# Nothing Has Changed: Soldiers' Kits 1066-2014



## Malik (Aug 2, 2014)

Inventories of war: soldiers' kit from 1066 to 2014 - Telegraph

The similarities are stunning. Soldiering hasn't changed in a thousand years. The technology has improved, but check out how much has stayed the same.


----------



## skip.knox (Aug 3, 2014)

Gaius Marius would not be surprised.


----------



## ThinkerX (Aug 4, 2014)

Blades never go completely out of style.

Modern soldiers appear to have larger wardrobes.

The persistence of dice, cards, and other games is impressive.

I remember looking into the rations and kits carried by roman soldiers as part of my worldbuilding.  That helped fix an older story.


----------



## Malik (Aug 6, 2014)

And of course, when you're building your fantasy / sci fi soldiers' kits, they don't have to be historically accurate, but there will be commonalities with all of these. Soldiering is soldiering. 

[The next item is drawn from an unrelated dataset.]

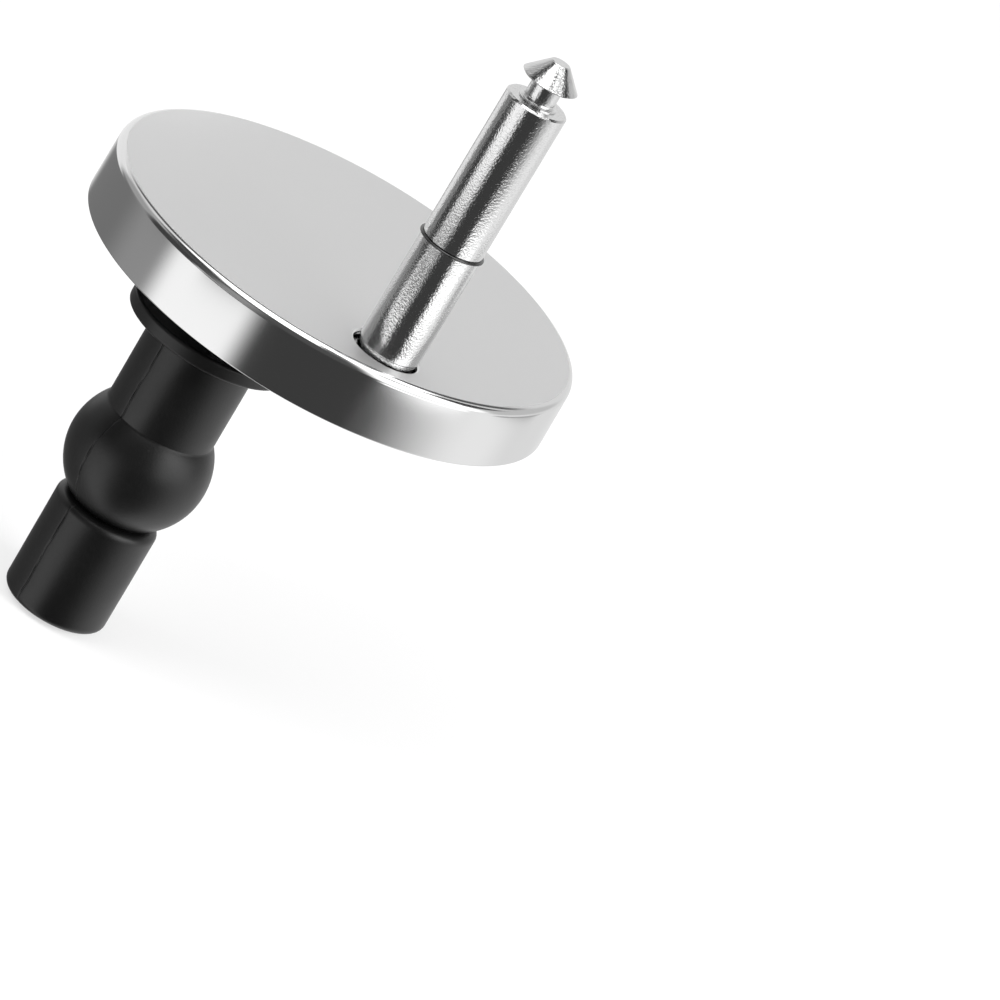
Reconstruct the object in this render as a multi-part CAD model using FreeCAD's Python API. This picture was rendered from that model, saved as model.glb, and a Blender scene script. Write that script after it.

From this article you could even generate an idea of what soldiers will be packing a thousand years from now. It doesn't matter if they have ray guns and powered armor; they'll have an infighting tool, a way to eat, a way to pass the time (I guess back then, like today, a soldier's life consisted of a lot of waiting around), and a way to write home.


----------



## Gryphos (Aug 7, 2014)

War... war never changes...


----------